Over the past few years, CiplaQCIL shares on the Uganda Stock Exchange have experienced a dramatic decline, dropping from Ush250 ($0.0681) to Ush70 ($0.019) as of Mon., July 17.
This downward spiral has resulted in substantial losses for the company’s shareholders, including Katongole, who owns a significant stake in the pharmaceutical manufacturing firm.
As a result of the continuous downward trend in the company’s shares, CiplaQCIL’s market capitalization has fallen below $70 million, leading to a significant devaluation of Emmanuel Katongole’s stake in the pharmaceutical firm to Ush7.14 billion ($1.95 million).
In an effort to pare losses and unlock value for its shareholders, CiplaQCIL has recently entered into a share sale agreement with Africa Capitalworks, a Mauritius-based firm. Under this agreement, Africa Capitalworks is set to acquire a 51.18-percent stake in CiplaQCIL.

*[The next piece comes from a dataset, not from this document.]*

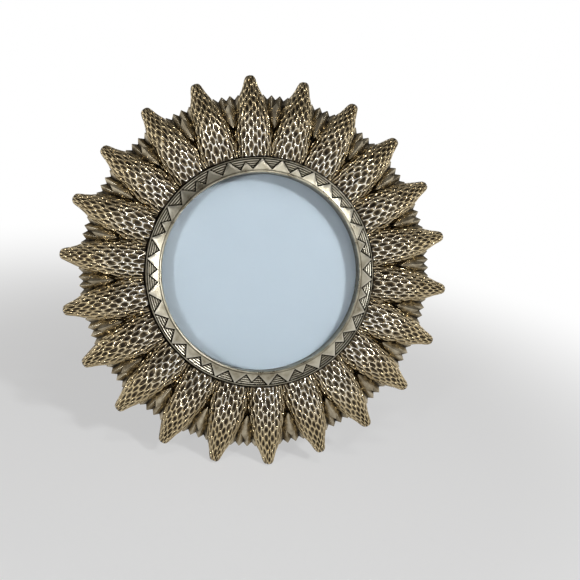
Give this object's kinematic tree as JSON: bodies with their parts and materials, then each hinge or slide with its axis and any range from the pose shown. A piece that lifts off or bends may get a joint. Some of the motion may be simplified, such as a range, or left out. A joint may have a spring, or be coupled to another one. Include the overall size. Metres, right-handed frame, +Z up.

This strategic investment by Africa Capitalworks aims to tap into growth opportunities, particularly in the realms of technology, innovation, and drug manufacturing.
The Mauritius-based investment firm is seeking approval from the Capital Markets Authority for the proposed deal, which, if approved, will substantially change the company’s shareholding structure.